Adam Rudd

Quality Assurance: serious business

If QA didn’t exist, we’d be dealing with some pretty shit games and software right now. Yet, for some reason, the QA portion of development in general seems like an afterthought. I have two theories about this:

  1. The role of QA isn’t communicated properly OR
  2. The QA process is put down as “not as important as” code/art/production/sound/design

Setting your mind up in either one of these camps is dangerous. Dangerous for the team, dangerous for the company, and dangerous for you. Here’s why:

Projects and tasks operate in cycles nowadays. You have design and production sorting out features, coders working on implementation, artists working on assets for these features, and QA verifying the correct implementation of all of this.
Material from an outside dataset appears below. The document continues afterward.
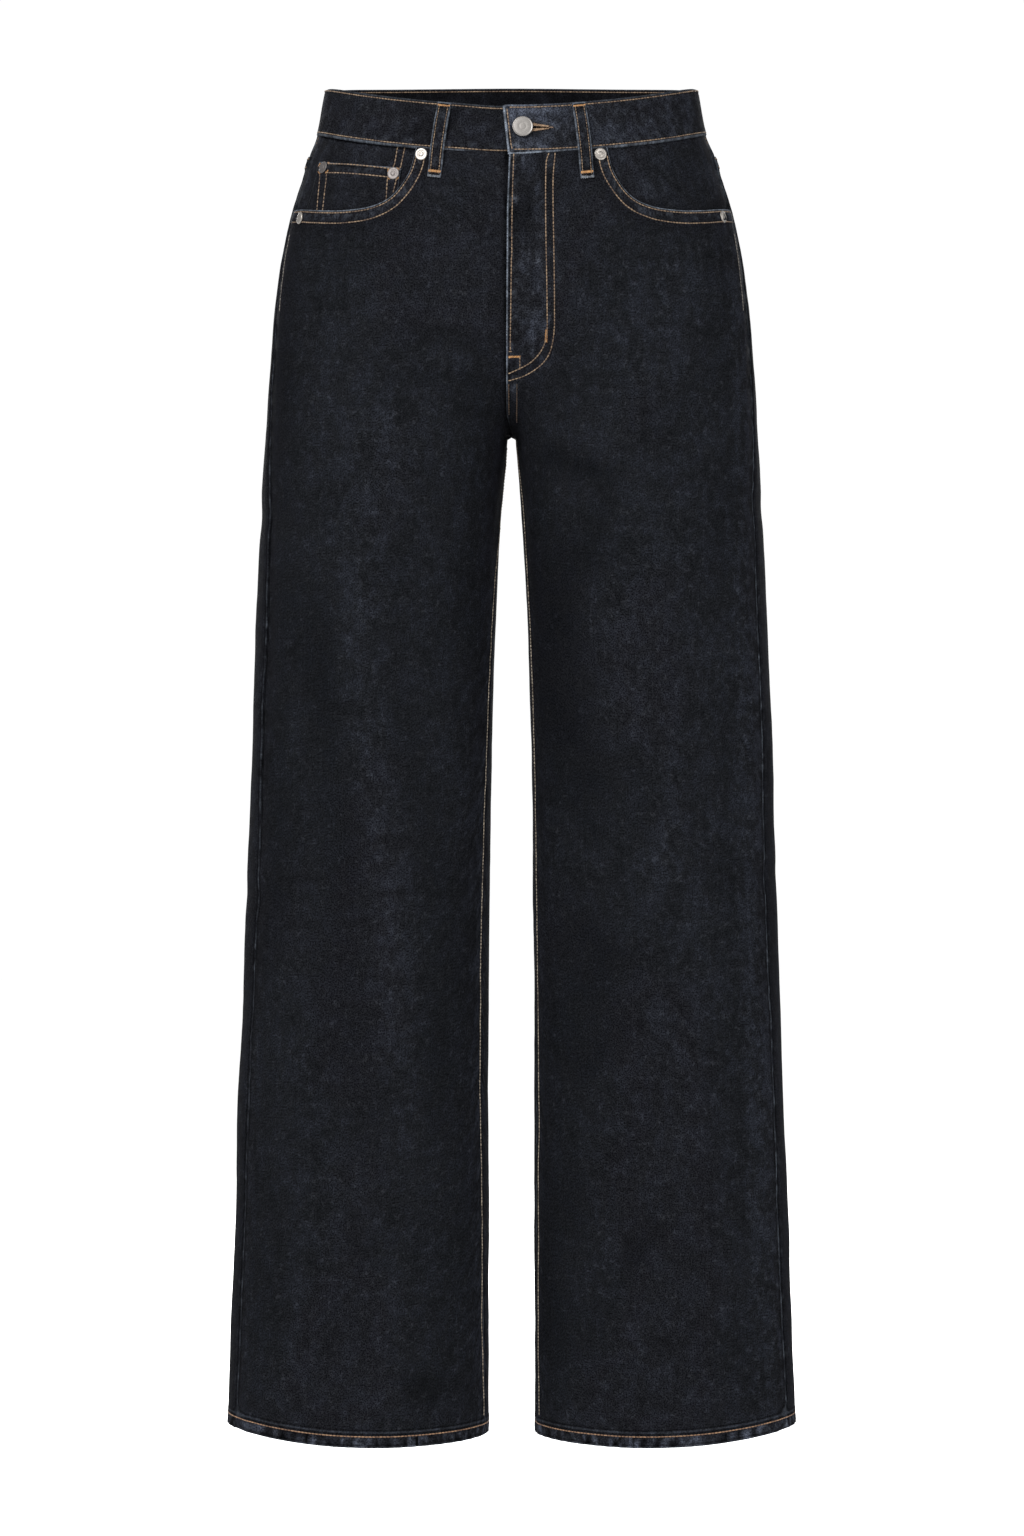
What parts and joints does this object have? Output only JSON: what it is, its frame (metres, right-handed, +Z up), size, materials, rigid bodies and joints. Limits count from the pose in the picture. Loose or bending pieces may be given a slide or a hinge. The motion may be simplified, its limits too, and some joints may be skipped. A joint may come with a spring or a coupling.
{
  "type": "straight leg jeans",
  "caption": "Straight leg denim jeans, filled out as worn, with a waistband, scooped front pockets, a coin pocket, back yokes, patch pockets, belt loops and open hems.",
  "frame": {"origin": "centre of the waist, level with the top edge of the waistband at the sides, where the wearer's waist holds the jeans up", "axes": "+Z up, -Y out of the front of the jeans, +X towards the wearer's left"},
  "size_m": [0.4447, 0.2233, 1.0706],
  "materials": {
    "denim": "heavy blue-black twill, matt, paler inside",
    "button_metal": "satin, plain face",
    "rivet_metal": "satin, plain face"
  },
  "bodies": {
    "root": {"waistband": "denim", "front_left": "denim", "front_right": "denim", "back_left": "denim", "back_right": "denim", "yoke_left": "denim", "yoke_right": "denim", "pocket_facing_left": "denim", "pocket_facing_right": "denim", "coin_pocket": "denim", "fly_underlap": "denim", "back_pocket_left": "denim", "back_pocket_right": "denim", "belt_loop_front_left": "denim", "belt_loop_front_right": "denim", "belt_loop_side_left": "denim", "belt_loop_side_right": "denim", "belt_loop_back": "denim", "button": "button_metal", "rivet_pocket_top_left": "rivet_metal", "rivet_pocket_top_right": "rivet_metal", "rivet_pocket_side_left": "rivet_metal", "rivet_pocket_side_right": "rivet_metal", "rivet_coin_outer": "rivet_metal", "rivet_coin_inner": "rivet_metal"}
  },
  "joints": []
}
All flow on to the other, and have communication back and forth to make sure everyone is on the same page.

The worst case scenario with this method is – after the task is completed and verified, the designers can look at it, decide it’s doesn’t work, and fix the feature so it does work (sending the cycle through again).

This system, on the whole, is pretty efficient. All tasks stay within each professional’s field, and bugs/reworks can be absorbed by the QA portion of the cycle – A well oiled team with communication and a great work ethic kicks major ass.
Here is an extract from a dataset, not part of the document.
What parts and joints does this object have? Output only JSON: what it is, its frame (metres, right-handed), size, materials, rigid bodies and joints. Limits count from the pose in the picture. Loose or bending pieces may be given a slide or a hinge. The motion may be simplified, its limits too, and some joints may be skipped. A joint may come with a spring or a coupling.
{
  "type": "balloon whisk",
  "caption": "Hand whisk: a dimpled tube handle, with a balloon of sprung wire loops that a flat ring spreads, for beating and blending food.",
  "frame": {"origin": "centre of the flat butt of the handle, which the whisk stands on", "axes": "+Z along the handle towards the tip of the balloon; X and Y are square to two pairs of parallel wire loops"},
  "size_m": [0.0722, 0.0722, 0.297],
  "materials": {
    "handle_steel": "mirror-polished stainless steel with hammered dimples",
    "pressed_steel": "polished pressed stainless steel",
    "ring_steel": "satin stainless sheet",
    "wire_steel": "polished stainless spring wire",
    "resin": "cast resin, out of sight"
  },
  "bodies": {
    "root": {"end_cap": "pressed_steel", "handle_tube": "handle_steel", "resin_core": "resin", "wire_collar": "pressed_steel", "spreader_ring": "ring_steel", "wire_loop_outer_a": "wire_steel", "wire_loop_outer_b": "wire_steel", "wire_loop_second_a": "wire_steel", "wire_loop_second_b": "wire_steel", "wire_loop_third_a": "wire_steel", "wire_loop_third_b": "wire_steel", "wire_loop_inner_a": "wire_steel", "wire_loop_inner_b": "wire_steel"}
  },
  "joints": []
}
Now, removing Art or Code in a task cycle will very quickly set things on fire. Generally, this’ll get fixed super-quick because you just can’t get anything done without code or art. You are instantly justified by throwing a programmer at a project without a programmer because you’re screwed without one.
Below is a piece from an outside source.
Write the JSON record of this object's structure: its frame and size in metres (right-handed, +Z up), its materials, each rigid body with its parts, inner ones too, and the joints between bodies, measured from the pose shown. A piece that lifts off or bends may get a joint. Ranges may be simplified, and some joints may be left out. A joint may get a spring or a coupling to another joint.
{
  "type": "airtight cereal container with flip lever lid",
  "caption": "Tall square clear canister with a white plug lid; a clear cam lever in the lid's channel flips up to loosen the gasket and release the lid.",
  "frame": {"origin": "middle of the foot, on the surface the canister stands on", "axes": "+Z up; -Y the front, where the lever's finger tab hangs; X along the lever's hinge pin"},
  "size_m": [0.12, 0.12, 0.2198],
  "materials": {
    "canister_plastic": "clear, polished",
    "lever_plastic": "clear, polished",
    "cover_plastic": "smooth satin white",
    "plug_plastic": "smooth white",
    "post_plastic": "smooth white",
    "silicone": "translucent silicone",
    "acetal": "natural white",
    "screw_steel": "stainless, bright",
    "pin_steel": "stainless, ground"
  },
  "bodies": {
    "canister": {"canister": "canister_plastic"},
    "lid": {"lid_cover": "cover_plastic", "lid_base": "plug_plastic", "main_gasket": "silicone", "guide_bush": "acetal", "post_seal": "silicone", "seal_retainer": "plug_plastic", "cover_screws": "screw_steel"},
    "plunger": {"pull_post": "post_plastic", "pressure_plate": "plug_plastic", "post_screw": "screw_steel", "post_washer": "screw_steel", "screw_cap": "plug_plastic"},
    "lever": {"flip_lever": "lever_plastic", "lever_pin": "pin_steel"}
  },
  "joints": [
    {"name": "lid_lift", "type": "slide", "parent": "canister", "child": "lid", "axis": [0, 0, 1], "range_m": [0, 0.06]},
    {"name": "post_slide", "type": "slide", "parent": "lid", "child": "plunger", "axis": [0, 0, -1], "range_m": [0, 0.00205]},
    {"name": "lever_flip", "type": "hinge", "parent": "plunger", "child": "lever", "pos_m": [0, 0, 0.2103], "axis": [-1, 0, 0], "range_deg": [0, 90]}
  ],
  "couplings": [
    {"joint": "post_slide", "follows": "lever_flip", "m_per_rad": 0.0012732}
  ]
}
Removing QA on the other hand, will not give you the same knee-jerk reaction, because things won’t instantly explode on the project. This is probably more dangerous, because it’s slower and harder to spot. Kinda like the Dante’s Peak analogy by Pierce Brosnan:

You tell em Pierce!

Without this last section of the loop, resources need to be stretched to complete the loop, which can (and generally will) lead to slower implementation and late tasks.
And what’s more, RE-Implementing QA from this point will take time to kick in again, as the team is now conditioned to find bugs, and spend more time on tasks because of it (thus, turnover will be slower anyway).

QA is saving time for your more expensive guys in the project, and that means a hell of a lot if you’re employing a few seniors who are taking home an 80k+ pay packet. That additional 25% absorbing QA will fund a fulltime QA staffer with just two 80k programmers.

They are also the final line between the public and your studio. A great QA team will ensure you have no certification problems, minimal submission problems, and (best of all) no day 1 nightmares.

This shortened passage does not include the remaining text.